Word for word, restate every line of the listing that follows.
Start of Supplied records
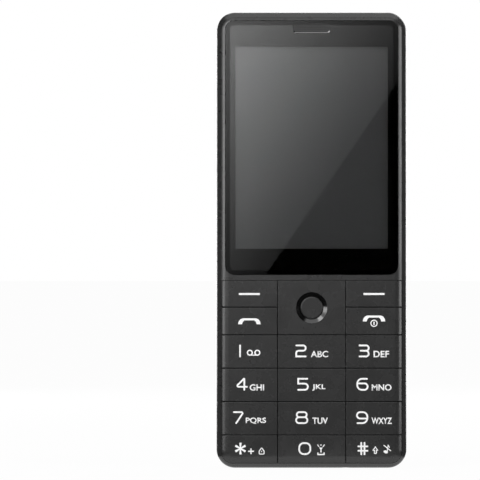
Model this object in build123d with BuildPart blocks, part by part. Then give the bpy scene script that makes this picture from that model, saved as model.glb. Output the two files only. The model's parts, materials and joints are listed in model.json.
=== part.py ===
from build123d import *
import math
import os

os.makedirs("parts", exist_ok=True)

# The phone stands on its bottom end. X runs across its width, Y from the keypad
# side to the back, and Z up its length. The origin is under the middle of the base.
# Depths are counted from the front face towards the back.

# Display and its window
display_width = 43.2
display_height = 57.6
window_side_border = 2.7
window_top_border = 6.9
window_bottom_border = 7.1
window_corner_radius = 2.6
window_thickness = 0.8
window_recess = 0.1
window_clearance = 0.15
display_opening_margin = 0.9

# Front face and its edges
side_rim = 2.5
top_rim = 2.4
bottom_rim = 1.5
window_to_keypad = 1.7
edge_width = 1.4
slope_start = 0.75
slope_depth = 1.9
slope_softening = 2.5
face_edge_radius = 3.4
body_corner_radius = 5.2
housing_wall = 1.25

# Keypad
nav_column_width = 19.2
soft_row_height = 7.5
call_row_height = 7.8
digit_row_height = 9.4
bottom_row_height = 7.9
key_gap = 0.25
keypad_clearance = 0.15
keypad_corner_radius = 3.1
key_cap_thickness = 1.4
key_edge_radius = 0.12
key_stem_radius = 1.1
key_travel = 0.35
stem_to_dome = 0.08
stem_hole_clearance = 0.2

# Navigation pad, its rocker ring and its centre button
nav_ring_outer_radius = 4.425
nav_button_radius = 3.1
nav_button_clearance = 0.1
nav_groove_depth = 0.55
nav_button_recess = 0.06
nav_button_bevel = 0.25
nav_flange_width = 0.3
nav_flange_thickness = 0.2
nav_plunger_radius = 0.8
nav_plunger_side = 6.9
nav_plunger_up = 5.9
nav_plunger_lift = 0.3
rocker_gap = 0.2
rocker_thickness = 0.4
rocker_inner_radius = 3.6
rocker_outer_radius = 4.9
rocker_bump_width = 0.8
rocker_bump_clearance = 0.03

# Keypad mat, ledge and domes
mat_thickness = 0.4
mat_ledge_thickness = 0.25
mat_ledge_width = 0.7
mat_edge_clearance = 0.2
mat_skirt_width = 1.15
dome_radius = 2.0
dome_height = 0.25
dome_crown_radius = 1.2

# Layers from the window to the board
gasket_thickness = 0.2
gasket_width = 1.3
ledge_thickness = 0.9
stack_gap = 0.05
panel_thickness = 1.0
panel_border = 1.2
panel_bottom_border = 3.2
backlight_thickness = 1.1
backlight_border = 0.5
backlight_tail = 2.2
lcd_frame_wall = 0.25
board_space = 0.2
board_thickness = 0.8
board_edge_clearance = 0.25

# Earpiece
earpiece_width = 10.4
earpiece_height = 2.9
earpiece_corner_radius = 0.8
earpiece_below_top = 4.55
earpiece_clearance = 0.1
mesh_depth = 0.35
mesh_thickness = 0.25
mesh_hole_radius = 0.2
mesh_pitch = 0.62
receiver_width = 13.0
receiver_height = 4.4
receiver_corner_radius = 1.0
receiver_plate_thickness = 0.3
sound_slot_width = 8.0
sound_slot_height = 1.6

# Display flex
flex_width = 14.0
flex_thickness = 0.1
flex_reach = 9.0
flex_loop = 0.9

# Battery bay, battery and the sockets under it
battery_width = 34.0
battery_height = 50.0
battery_thickness = 4.2
battery_edge_radius = 1.0
battery_clearance = 0.2
bay_side_clearance = 0.3
bay_wall = 1.0
bay_above_bottom = 20.5
bay_floor_thickness = 0.5
card_socket_height = 1.3
card_window_clearance = 0.3
sim_width = 14.6
sim_length = 15.0
sim_gap = 2.2
sim_above_bay = 12.0
memory_width = 14.0
memory_length = 13.6
memory_above_bay = 32.0
card_lip = 0.25
card_slot_height = 0.8
contact_width = 8.0
contact_length = 3.2
contact_height = 3.6
contact_gap = 0.15
contact_blade_width = 1.2
contact_blade_pitch = 2.4
contact_blade_depth = 0.5

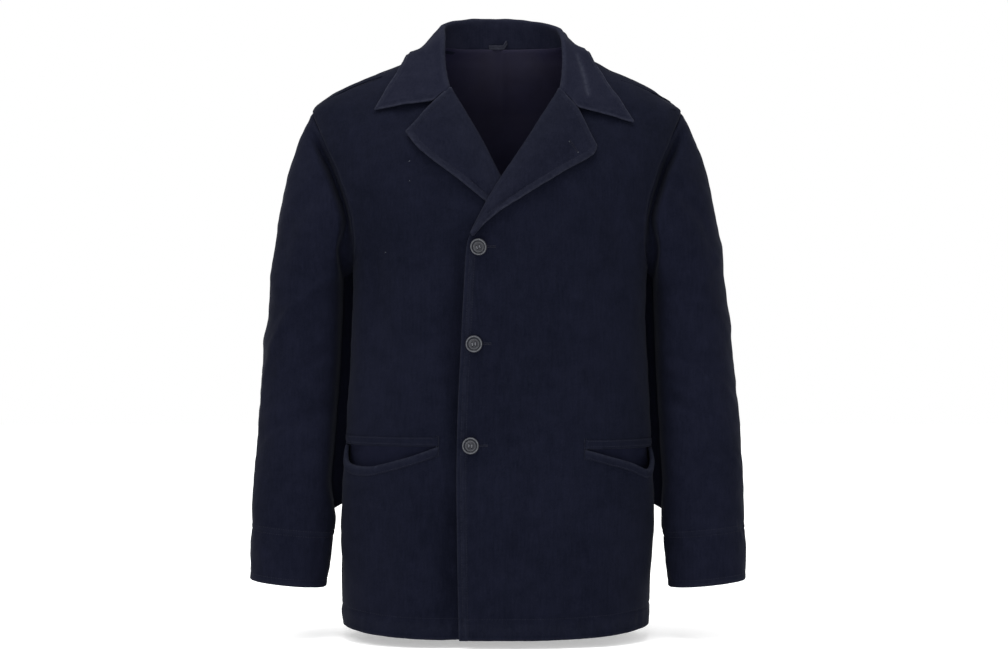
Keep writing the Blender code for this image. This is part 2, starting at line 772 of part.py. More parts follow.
End of Supplied records
## Result
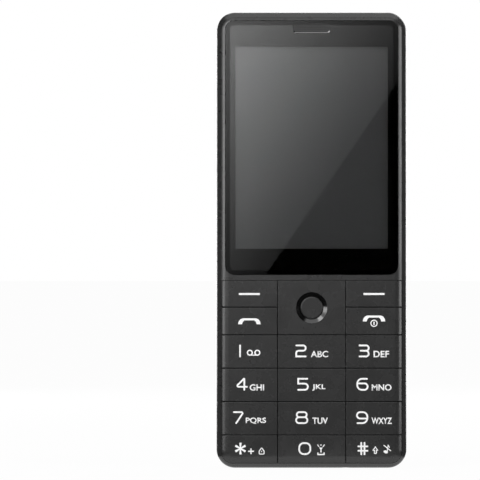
Model this object in build123d with BuildPart blocks, part by part. Then give the bpy scene script that makes this picture from that model, saved as model.glb. Output the two files only. The model's parts, materials and joints are listed in model.json.
=== part.py ===
from build123d import *
import math
import os

os.makedirs("parts", exist_ok=True)

# The phone stands on its bottom end. X runs across its width, Y from the keypad
# side to the back, and Z up its length. The origin is under the middle of the base.
# Depths are counted from the front face towards the back.

# Display and its window
display_width = 43.2
display_height = 57.6
window_side_border = 2.7
window_top_border = 6.9
window_bottom_border = 7.1
window_corner_radius = 2.6
window_thickness = 0.8
window_recess = 0.1
window_clearance = 0.15
display_opening_margin = 0.9

# Front face and its edges
side_rim = 2.5
top_rim = 2.4
bottom_rim = 1.5
window_to_keypad = 1.7
edge_width = 1.4
slope_start = 0.75
slope_depth = 1.9
slope_softening = 2.5
face_edge_radius = 3.4
body_corner_radius = 5.2
housing_wall = 1.25

# Keypad
nav_column_width = 19.2
soft_row_height = 7.5
call_row_height = 7.8
digit_row_height = 9.4
bottom_row_height = 7.9
key_gap = 0.25
keypad_clearance = 0.15
keypad_corner_radius = 3.1
key_cap_thickness = 1.4
key_edge_radius = 0.12
key_stem_radius = 1.1
key_travel = 0.35
stem_to_dome = 0.08
stem_hole_clearance = 0.2

# Navigation pad, its rocker ring and its centre button
nav_ring_outer_radius = 4.425
nav_button_radius = 3.1
nav_button_clearance = 0.1
nav_groove_depth = 0.55
nav_button_recess = 0.06
nav_button_bevel = 0.25
nav_flange_width = 0.3
nav_flange_thickness = 0.2
nav_plunger_radius = 0.8
nav_plunger_side = 6.9
nav_plunger_up = 5.9
nav_plunger_lift = 0.3
rocker_gap = 0.2
rocker_thickness = 0.4
rocker_inner_radius = 3.6
rocker_outer_radius = 4.9
rocker_bump_width = 0.8
rocker_bump_clearance = 0.03

# Keypad mat, ledge and domes
mat_thickness = 0.4
mat_ledge_thickness = 0.25
mat_ledge_width = 0.7
mat_edge_clearance = 0.2
mat_skirt_width = 1.15
dome_radius = 2.0
dome_height = 0.25
dome_crown_radius = 1.2

# Layers from the window to the board
gasket_thickness = 0.2
gasket_width = 1.3
ledge_thickness = 0.9
stack_gap = 0.05
panel_thickness = 1.0
panel_border = 1.2
panel_bottom_border = 3.2
backlight_thickness = 1.1
backlight_border = 0.5
backlight_tail = 2.2
lcd_frame_wall = 0.25
board_space = 0.2
board_thickness = 0.8
board_edge_clearance = 0.25

# Earpiece
earpiece_width = 10.4
earpiece_height = 2.9
earpiece_corner_radius = 0.8
earpiece_below_top = 4.55
earpiece_clearance = 0.1
mesh_depth = 0.35
mesh_thickness = 0.25
mesh_hole_radius = 0.2
mesh_pitch = 0.62
receiver_width = 13.0
receiver_height = 4.4
receiver_corner_radius = 1.0
receiver_plate_thickness = 0.3
sound_slot_width = 8.0
sound_slot_height = 1.6

# Display flex
flex_width = 14.0
flex_thickness = 0.1
flex_reach = 9.0
flex_loop = 0.9

# Battery bay, battery and the sockets under it
battery_width = 34.0
battery_height = 50.0
battery_thickness = 4.2
battery_edge_radius = 1.0
battery_clearance = 0.2
bay_side_clearance = 0.3
bay_wall = 1.0
bay_above_bottom = 20.5
bay_floor_thickness = 0.5
card_socket_height = 1.3
card_window_clearance = 0.3
sim_width = 14.6
sim_length = 15.0
sim_gap = 2.2
sim_above_bay = 12.0
memory_width = 14.0
memory_length = 13.6
memory_above_bay = 32.0
card_lip = 0.25
card_slot_height = 0.8
contact_width = 8.0
contact_length = 3.2
contact_height = 3.6
contact_gap = 0.15
contact_blade_width = 1.2
contact_blade_pitch = 2.4
contact_blade_depth = 0.5

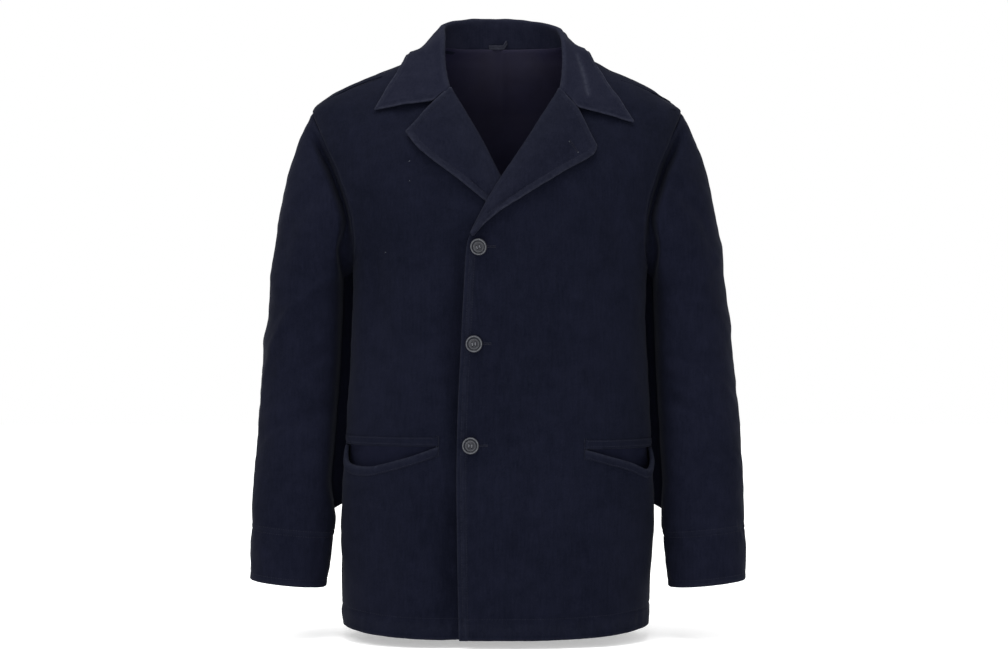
Keep writing the Blender code for this image. This is part 2, starting at line 772 of part.py. More parts follow.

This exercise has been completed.